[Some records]
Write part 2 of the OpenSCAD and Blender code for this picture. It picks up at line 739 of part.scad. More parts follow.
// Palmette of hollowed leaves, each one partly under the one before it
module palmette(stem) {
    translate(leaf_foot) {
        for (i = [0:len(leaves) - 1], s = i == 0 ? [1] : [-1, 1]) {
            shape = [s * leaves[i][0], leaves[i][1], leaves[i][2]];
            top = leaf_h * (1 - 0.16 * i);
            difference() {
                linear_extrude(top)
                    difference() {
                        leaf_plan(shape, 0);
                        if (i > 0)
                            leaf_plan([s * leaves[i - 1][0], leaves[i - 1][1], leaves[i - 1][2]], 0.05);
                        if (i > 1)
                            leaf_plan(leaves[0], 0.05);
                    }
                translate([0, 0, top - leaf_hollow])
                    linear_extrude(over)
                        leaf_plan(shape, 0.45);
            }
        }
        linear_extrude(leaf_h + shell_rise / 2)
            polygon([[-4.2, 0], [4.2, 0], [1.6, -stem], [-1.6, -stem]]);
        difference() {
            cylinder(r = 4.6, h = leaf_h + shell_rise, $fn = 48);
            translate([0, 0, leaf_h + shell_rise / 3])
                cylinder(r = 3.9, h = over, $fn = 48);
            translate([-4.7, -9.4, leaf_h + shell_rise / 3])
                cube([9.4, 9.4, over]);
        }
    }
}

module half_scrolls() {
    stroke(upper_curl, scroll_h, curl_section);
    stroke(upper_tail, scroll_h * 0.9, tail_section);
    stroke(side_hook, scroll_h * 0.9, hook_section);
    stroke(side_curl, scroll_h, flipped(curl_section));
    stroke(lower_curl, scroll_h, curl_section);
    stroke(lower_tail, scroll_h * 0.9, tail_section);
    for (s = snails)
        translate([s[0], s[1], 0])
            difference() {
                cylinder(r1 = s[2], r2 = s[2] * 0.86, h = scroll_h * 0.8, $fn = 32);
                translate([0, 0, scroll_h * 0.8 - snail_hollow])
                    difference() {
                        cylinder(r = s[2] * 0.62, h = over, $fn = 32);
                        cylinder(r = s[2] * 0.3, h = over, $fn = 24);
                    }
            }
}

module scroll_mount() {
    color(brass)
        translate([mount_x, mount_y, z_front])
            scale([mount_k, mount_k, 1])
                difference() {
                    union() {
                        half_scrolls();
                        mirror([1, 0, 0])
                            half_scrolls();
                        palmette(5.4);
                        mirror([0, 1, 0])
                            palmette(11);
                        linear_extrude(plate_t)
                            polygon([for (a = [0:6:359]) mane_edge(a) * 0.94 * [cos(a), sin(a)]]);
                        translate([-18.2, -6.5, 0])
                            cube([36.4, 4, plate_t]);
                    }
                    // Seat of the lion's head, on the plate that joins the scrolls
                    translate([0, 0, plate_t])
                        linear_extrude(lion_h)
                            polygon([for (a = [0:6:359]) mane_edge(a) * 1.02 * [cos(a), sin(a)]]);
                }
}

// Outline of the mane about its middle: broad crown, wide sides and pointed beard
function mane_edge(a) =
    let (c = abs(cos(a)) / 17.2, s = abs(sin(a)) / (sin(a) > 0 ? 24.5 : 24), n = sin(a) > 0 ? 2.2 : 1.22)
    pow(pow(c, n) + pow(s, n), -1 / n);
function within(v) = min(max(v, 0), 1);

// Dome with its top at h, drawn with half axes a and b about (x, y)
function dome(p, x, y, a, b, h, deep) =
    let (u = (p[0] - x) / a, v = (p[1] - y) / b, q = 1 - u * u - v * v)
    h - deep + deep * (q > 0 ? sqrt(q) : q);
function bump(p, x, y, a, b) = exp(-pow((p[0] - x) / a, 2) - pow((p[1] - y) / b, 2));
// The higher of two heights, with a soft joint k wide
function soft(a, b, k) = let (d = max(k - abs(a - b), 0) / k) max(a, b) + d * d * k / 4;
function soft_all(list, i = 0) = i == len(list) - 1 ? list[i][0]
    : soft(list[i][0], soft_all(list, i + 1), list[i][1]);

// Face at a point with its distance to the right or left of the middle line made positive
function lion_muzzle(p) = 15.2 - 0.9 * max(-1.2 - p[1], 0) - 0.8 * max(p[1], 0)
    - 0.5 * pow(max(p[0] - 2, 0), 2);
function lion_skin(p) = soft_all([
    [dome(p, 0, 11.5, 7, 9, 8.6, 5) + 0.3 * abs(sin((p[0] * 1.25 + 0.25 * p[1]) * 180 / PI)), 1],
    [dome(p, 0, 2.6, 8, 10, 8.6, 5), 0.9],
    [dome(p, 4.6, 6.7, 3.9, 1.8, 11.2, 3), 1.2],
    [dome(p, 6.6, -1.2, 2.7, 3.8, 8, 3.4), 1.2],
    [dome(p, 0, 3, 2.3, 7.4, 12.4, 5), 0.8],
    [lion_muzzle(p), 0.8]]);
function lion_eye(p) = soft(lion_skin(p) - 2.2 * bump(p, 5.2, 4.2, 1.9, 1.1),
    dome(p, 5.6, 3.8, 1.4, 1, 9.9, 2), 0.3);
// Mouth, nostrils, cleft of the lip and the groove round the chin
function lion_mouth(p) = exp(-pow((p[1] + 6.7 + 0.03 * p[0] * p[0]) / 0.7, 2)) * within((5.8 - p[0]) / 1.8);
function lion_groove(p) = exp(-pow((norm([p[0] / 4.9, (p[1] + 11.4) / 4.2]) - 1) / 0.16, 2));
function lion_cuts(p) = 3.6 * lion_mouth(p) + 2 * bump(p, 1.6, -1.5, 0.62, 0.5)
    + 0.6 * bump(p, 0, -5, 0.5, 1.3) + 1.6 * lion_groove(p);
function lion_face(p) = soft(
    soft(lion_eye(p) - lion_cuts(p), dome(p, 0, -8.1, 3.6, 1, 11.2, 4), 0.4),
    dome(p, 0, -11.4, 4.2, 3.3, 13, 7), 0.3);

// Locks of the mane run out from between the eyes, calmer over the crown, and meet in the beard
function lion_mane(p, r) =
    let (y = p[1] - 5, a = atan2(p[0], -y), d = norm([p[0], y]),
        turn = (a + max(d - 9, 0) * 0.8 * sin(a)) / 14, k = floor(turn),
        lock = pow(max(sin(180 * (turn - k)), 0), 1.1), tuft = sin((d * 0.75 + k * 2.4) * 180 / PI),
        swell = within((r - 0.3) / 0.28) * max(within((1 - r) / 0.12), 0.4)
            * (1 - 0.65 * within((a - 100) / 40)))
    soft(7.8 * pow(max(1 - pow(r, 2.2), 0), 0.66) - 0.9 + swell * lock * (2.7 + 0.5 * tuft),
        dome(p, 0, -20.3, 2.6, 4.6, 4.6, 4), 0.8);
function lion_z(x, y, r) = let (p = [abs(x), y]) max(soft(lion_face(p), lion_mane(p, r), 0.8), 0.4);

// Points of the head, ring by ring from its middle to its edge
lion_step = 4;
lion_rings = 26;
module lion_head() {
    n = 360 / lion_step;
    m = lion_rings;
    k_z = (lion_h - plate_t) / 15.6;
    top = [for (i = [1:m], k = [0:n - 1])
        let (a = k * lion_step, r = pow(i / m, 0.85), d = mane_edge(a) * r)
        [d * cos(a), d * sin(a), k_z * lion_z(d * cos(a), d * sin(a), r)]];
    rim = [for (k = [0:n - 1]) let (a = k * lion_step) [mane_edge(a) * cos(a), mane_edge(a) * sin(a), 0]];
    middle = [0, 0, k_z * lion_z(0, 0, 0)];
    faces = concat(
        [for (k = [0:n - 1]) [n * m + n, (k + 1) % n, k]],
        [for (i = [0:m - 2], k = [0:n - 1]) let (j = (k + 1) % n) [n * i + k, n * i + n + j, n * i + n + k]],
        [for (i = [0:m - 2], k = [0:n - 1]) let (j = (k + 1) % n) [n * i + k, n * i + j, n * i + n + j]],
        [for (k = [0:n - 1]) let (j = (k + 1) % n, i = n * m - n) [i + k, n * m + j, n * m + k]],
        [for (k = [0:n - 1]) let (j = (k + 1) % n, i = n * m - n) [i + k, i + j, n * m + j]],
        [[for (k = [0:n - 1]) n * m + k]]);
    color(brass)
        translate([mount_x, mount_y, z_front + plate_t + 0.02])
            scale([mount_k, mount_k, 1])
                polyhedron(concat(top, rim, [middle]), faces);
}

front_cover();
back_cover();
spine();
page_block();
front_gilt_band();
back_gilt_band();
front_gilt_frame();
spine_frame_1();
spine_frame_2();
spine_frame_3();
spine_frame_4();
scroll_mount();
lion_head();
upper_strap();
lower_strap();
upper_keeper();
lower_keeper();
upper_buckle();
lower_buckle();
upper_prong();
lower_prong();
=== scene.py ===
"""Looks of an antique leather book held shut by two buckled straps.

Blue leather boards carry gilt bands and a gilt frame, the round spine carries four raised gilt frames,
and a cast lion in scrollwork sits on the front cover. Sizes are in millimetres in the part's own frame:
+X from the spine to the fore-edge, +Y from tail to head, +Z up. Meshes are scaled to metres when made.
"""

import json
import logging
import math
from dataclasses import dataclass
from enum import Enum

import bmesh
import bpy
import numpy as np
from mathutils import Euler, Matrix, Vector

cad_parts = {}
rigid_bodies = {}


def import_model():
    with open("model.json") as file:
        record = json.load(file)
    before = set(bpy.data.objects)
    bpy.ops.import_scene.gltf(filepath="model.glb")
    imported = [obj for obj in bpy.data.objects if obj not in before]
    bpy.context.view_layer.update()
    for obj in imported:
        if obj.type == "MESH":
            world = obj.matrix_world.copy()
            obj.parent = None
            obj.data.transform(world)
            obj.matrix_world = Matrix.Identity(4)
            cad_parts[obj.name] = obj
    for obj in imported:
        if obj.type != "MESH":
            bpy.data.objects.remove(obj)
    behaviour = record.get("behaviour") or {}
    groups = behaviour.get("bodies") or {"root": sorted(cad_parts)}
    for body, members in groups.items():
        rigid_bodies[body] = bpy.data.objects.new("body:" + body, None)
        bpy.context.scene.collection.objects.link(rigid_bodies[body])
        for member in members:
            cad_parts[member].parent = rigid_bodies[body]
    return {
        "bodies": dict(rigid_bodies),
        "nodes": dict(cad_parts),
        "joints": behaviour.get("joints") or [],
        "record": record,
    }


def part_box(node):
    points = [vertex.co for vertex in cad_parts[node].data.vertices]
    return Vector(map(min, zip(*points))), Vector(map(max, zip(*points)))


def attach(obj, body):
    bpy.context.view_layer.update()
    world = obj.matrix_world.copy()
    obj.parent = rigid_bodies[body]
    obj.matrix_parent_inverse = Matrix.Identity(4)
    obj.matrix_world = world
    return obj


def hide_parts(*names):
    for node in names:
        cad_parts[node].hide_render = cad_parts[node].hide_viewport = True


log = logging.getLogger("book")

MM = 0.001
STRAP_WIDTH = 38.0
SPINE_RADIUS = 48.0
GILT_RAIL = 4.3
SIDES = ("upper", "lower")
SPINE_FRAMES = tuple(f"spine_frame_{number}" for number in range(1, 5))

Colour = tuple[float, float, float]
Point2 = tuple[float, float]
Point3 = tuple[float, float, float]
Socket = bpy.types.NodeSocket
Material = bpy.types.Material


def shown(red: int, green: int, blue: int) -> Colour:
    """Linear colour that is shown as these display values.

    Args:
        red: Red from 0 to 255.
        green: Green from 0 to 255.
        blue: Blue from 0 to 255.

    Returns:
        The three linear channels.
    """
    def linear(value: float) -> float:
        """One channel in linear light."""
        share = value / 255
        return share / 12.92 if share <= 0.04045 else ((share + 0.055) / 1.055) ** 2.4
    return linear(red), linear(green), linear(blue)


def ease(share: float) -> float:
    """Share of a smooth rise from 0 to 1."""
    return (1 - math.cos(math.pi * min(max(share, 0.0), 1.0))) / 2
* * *
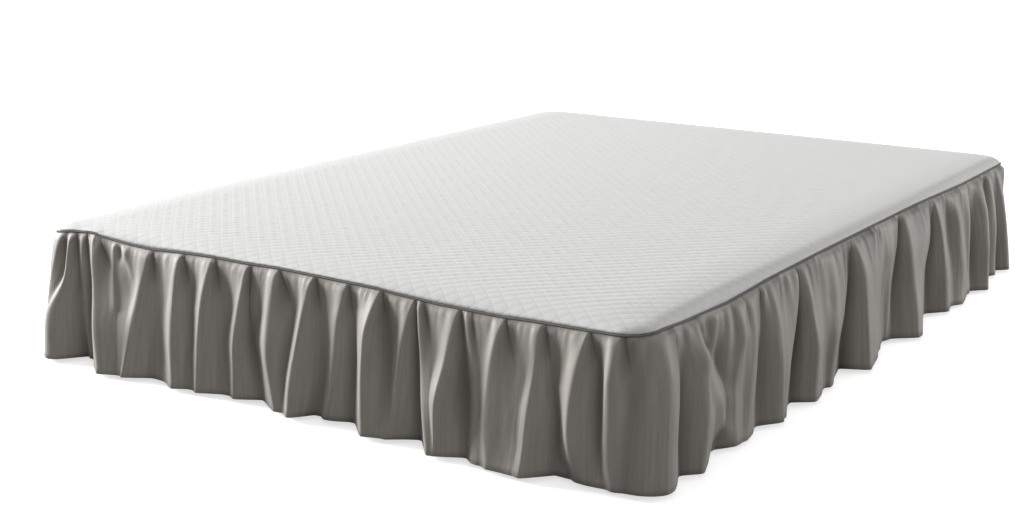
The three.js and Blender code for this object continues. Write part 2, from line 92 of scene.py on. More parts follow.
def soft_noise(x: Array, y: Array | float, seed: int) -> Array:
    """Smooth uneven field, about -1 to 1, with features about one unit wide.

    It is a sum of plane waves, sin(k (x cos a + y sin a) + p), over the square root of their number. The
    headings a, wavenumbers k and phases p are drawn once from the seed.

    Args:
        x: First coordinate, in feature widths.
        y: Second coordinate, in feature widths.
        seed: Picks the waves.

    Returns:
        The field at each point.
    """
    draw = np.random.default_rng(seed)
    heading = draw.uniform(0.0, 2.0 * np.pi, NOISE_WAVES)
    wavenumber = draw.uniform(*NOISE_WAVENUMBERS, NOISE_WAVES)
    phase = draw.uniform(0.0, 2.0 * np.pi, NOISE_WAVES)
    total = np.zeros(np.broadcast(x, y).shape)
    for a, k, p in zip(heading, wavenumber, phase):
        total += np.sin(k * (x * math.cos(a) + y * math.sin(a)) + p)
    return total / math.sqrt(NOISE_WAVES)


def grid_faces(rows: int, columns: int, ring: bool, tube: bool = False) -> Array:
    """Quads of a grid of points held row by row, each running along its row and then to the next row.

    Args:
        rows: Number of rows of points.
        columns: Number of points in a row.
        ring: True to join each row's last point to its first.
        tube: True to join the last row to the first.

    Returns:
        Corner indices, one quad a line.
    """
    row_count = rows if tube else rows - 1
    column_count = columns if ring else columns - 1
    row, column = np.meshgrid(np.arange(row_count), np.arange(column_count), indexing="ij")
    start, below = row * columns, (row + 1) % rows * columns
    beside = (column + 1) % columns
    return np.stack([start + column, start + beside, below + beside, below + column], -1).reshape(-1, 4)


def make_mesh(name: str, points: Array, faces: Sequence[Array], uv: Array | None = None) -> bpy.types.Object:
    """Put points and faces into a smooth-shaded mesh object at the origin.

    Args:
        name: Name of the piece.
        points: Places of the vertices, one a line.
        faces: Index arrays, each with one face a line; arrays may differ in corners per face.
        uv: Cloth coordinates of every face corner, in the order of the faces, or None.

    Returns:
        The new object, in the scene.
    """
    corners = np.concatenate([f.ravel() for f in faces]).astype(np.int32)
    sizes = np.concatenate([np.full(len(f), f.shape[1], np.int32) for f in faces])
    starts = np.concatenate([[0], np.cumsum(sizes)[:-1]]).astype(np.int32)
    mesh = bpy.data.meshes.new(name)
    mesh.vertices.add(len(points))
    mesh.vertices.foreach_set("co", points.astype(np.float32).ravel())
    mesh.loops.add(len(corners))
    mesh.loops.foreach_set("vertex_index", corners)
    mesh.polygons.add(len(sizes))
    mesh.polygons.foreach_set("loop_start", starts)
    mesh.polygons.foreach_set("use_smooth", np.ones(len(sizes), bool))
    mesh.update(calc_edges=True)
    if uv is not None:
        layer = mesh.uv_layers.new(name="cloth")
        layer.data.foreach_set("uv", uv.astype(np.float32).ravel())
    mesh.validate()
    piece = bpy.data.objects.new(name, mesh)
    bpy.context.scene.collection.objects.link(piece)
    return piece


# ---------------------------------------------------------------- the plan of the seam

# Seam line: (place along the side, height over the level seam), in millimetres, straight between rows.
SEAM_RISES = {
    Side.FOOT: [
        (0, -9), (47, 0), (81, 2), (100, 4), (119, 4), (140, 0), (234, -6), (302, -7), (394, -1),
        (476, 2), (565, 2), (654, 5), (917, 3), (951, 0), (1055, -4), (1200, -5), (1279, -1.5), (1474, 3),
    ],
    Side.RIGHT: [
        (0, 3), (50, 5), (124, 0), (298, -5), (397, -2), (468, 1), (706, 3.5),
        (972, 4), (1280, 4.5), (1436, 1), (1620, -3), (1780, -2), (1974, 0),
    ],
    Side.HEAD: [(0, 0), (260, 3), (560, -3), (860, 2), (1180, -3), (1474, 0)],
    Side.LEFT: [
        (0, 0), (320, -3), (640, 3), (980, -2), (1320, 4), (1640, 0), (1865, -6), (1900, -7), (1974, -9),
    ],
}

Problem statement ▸
From the entries above, give again exactly the lines running from the line with "front_cover();" to the line with "points = [vertex.co"; include both of those lines.

Complete response ▸
front_cover();
back_cover();
spine();
page_block();
front_gilt_band();
back_gilt_band();
front_gilt_frame();
spine_frame_1();
spine_frame_2();
spine_frame_3();
spine_frame_4();
scroll_mount();
lion_head();
upper_strap();
lower_strap();
upper_keeper();
lower_keeper();
upper_buckle();
lower_buckle();
upper_prong();
lower_prong();
=== scene.py ===
"""Looks of an antique leather book held shut by two buckled straps.

Blue leather boards carry gilt bands and a gilt frame, the round spine carries four raised gilt frames,
and a cast lion in scrollwork sits on the front cover. Sizes are in millimetres in the part's own frame:
+X from the spine to the fore-edge, +Y from tail to head, +Z up. Meshes are scaled to metres when made.
"""

import json
import logging
import math
from dataclasses import dataclass
from enum import Enum

import bmesh
import bpy
import numpy as np
from mathutils import Euler, Matrix, Vector

cad_parts = {}
rigid_bodies = {}


def import_model():
    with open("model.json") as file:
        record = json.load(file)
    before = set(bpy.data.objects)
    bpy.ops.import_scene.gltf(filepath="model.glb")
    imported = [obj for obj in bpy.data.objects if obj not in before]
    bpy.context.view_layer.update()
    for obj in imported:
        if obj.type == "MESH":
            world = obj.matrix_world.copy()
            obj.parent = None
            obj.data.transform(world)
            obj.matrix_world = Matrix.Identity(4)
            cad_parts[obj.name] = obj
    for obj in imported:
        if obj.type != "MESH":
            bpy.data.objects.remove(obj)
    behaviour = record.get("behaviour") or {}
    groups = behaviour.get("bodies") or {"root": sorted(cad_parts)}
    for body, members in groups.items():
        rigid_bodies[body] = bpy.data.objects.new("body:" + body, None)
        bpy.context.scene.collection.objects.link(rigid_bodies[body])
        for member in members:
            cad_parts[member].parent = rigid_bodies[body]
    return {
        "bodies": dict(rigid_bodies),
        "nodes": dict(cad_parts),
        "joints": behaviour.get("joints") or [],
        "record": record,
    }


def part_box(node):
    points = [vertex.co for vertex in cad_parts[node].data.vertices]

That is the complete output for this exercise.